Reliance is placed upon these words by Glencore on the basis that anyone reading them ought to have appreciated that the reference to "an award in this reference" was unlikely to be a reference to an interim award of the kind which BTC was seeking, but was plainly a reference to a final award on all the matters which were in dispute between the parties and which were the subject of the arbitration.
"Where there has been an irregularity of procedure, it is enough if it is shown that it caused the arbitrator to reach a conclusion unfavourable to the applicant which, but for the irregularity, he might well never have reached, provided always that the opposite conclusion is at least reasonably arguable. Above all it is not normally appropriate for the court to try the material issue in order to ascertain whether a substantial injustice has been caused. To do so would be an entirely inappropriate inroad into the autonomy of the arbitral process".
My attention was drawn to a number of authorities which draw a clear distinction between the jurisdiction of the court under s.68 and that under s.69. A fair warning was given that I should not, in exercising my s.68 jurisdiction, encroach upon the points of law which might have given rise to a s.69 jurisdiction had that jurisdiction not been excluded for the reasons that I have already given.
"The claimant did not seek a reasoned award because it expected, and had been led to believe by the correspondence from the tribunal, that the award was only going to deal with its interlocutory strike out application".
That evidence was not challenged and the logic of the position is clear, notwithstanding the attack made upon it by Glencore's counsel. On what amounts to a summary judgment application in an arbitration, although reasons could be sought in relation to any point of law which arose in that context, a party who could not finally lose the arbitration on such an application is very unlikely to seek reasons or feel the need to reserve the possibility of appeal. In those circumstances that party considers that he is going to have a further bite at the cherry should his application before the arbitrators fail, because the matter will come back for a full hearing at a later date. It would then be possible to seek reasons and, if a point of law arose, to launch an application to the court for permission to appeal on that basis.
"The ship's performance of the voyage was so much below the standard to be expected under normal circumstances as to render the seller (Glencore) liable to the buyer for loss and/or damages. Put another way, the question is whether the eventual performance of this voyage could have been within the contemplation of the parties at the time of fixing the charter. Patently it could not have been within Glencore's contemplation, for it is beyond normal expectation for a 21 day voyage to actually take 69 days, even for a ship that has experienced engine difficulties on the previous voyage. Whether or not it was within BTC's contemplation is not the issue. They were responsible under the charter party to Glencore, even though the vessel's head owners were in a better position to know the full extent of the existing defects and what/when replacement parts were needed, or indeed what further parts might be needed in case even further problems occurred, as they did.
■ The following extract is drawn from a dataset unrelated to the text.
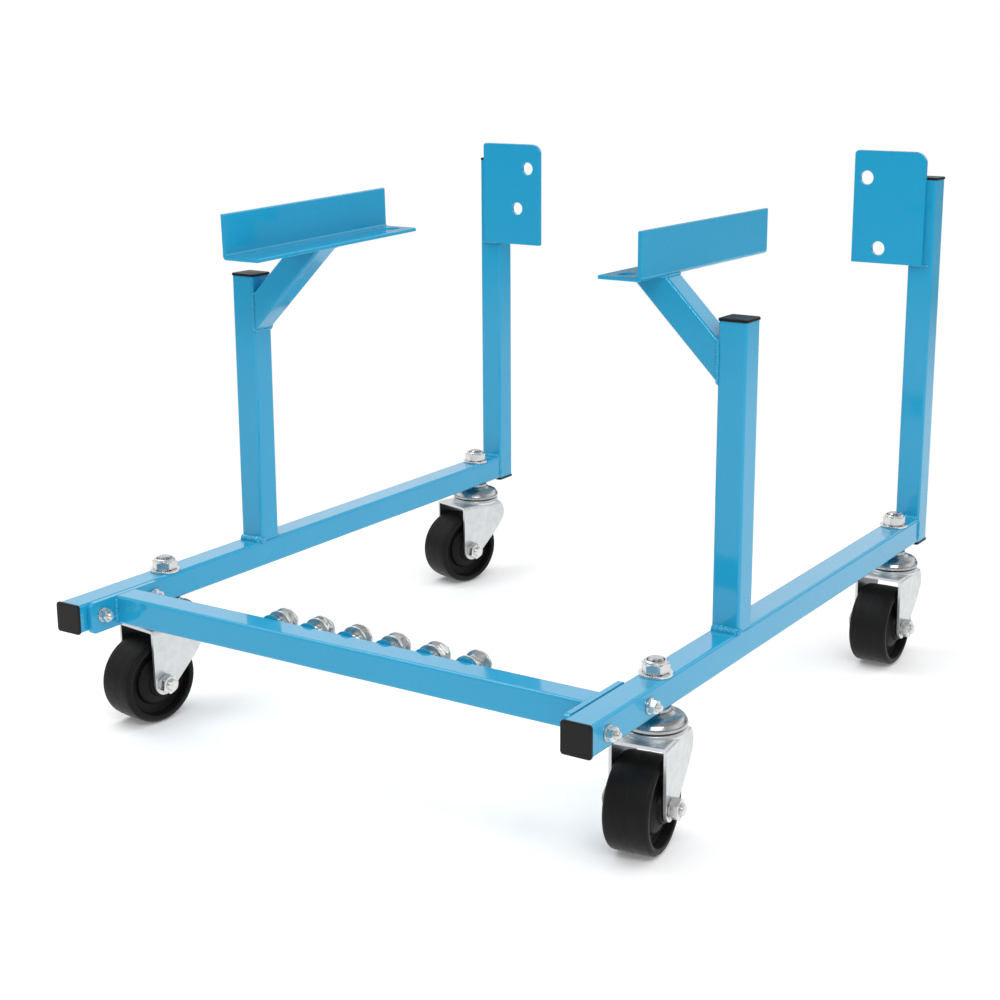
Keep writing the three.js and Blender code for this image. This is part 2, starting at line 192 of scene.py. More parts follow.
def plate(loops, z0, z1, b=0.5, n=3, b2=None):
    """Flat solid with rounded rims. The first loop runs counter-clockwise, holes are given the same way and turned round here."""
    b2 = b if b2 is None else b2
    L = [np.array(loops[0])] + [np.array(q)[::-1] for q in loops[1:]]
    steps = []
    for k in range(n + 1 if b > 0 else 1):
        a = k / n * PI / 2 if b > 0 else 0
        steps.append((b * (1 - math.sin(a)), z0 + b * (1 - math.cos(a))))
    for k in range(n + 1 if b2 > 0 else 1):
        a = PI / 2 - (k / n * PI / 2) if b2 > 0 else 0
        steps.append((b2 * (1 - math.sin(a)), z1 - b2 * (1 - math.cos(a))))
    verts, faces, base = [], [], []
    for ins, z in steps:
        row = []
        for q in L:
            row.append(len(verts))
            for p in inset(q, ins):
                verts.append((p[0], p[1], z))
        base.append(row)
    for s in range(len(steps) - 1):
        for li, q in enumerate(L):
            m = len(q)
            for i in range(m):
                j = (i + 1) % m
                faces.append((base[s][li] + i, base[s][li] + j, base[s + 1][li] + j, base[s + 1][li] + i))
    tri = tessellate_polygon([[Vector((p[0], p[1], 0)) for p in q] for q in L])
    idx = [(li, i) for li, q in enumerate(L) for i in range(len(q))]
    for s in (0, len(steps) - 1):
        for t in tri:
            a, b_, c = (idx[k] for k in t)
            faces.append((base[s][a[0]] + a[1], base[s][b_[0]] + b_[1], base[s][c[0]] + c[1]))
    return verts, faces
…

It seems to us that a charterer is, or should be, entitled to expect a ship chartered on a voyage basis to perform that voyage within a reasonable period of time, always allowing for possible delays due to unforeseeable circumstances such as bad weather which are beyond either party's control … In our experience such delay was far from normal, even in the trading of bulk carriers where the delivery time of cargo is usually not so critical as, for example, container ships or reefer ships.
It is our view, on the balance of probability, that Glencore were, because of BTC's breach, themselves in breach towards the buyer because of the inordinately late arrival of the ship at Buenaventura, whereby storage facilities planned for middle March were no longer available, having been utilised by another vessel's arrival in the meantime, and discharging facilities similarly strained. In the circumstances we are not persuaded that Glencore's settlement agreement with their buyer was unreasonable or premature …
The authorities referred to us by BTC were not particularly helpful, nor was their suggestion that the Sale of Goods Act 1979 applied to goods 'lost or damaged' and not to late delivery. It seemed to us that this case turned simply on what is made clear in Halsbury's 'Laws of England', namely that the unseaworthiness of the ship (or lack of due diligence in this respect) resulted in Glencore's contract with the carrier on behalf of the buyer becoming unreasonable having regard to the nature of the goods. Therefore we found that Glencore received a legitimate claim from their buyers, that the settlement agreement was reasonable, and that Glencore's claim in this respect succeeds".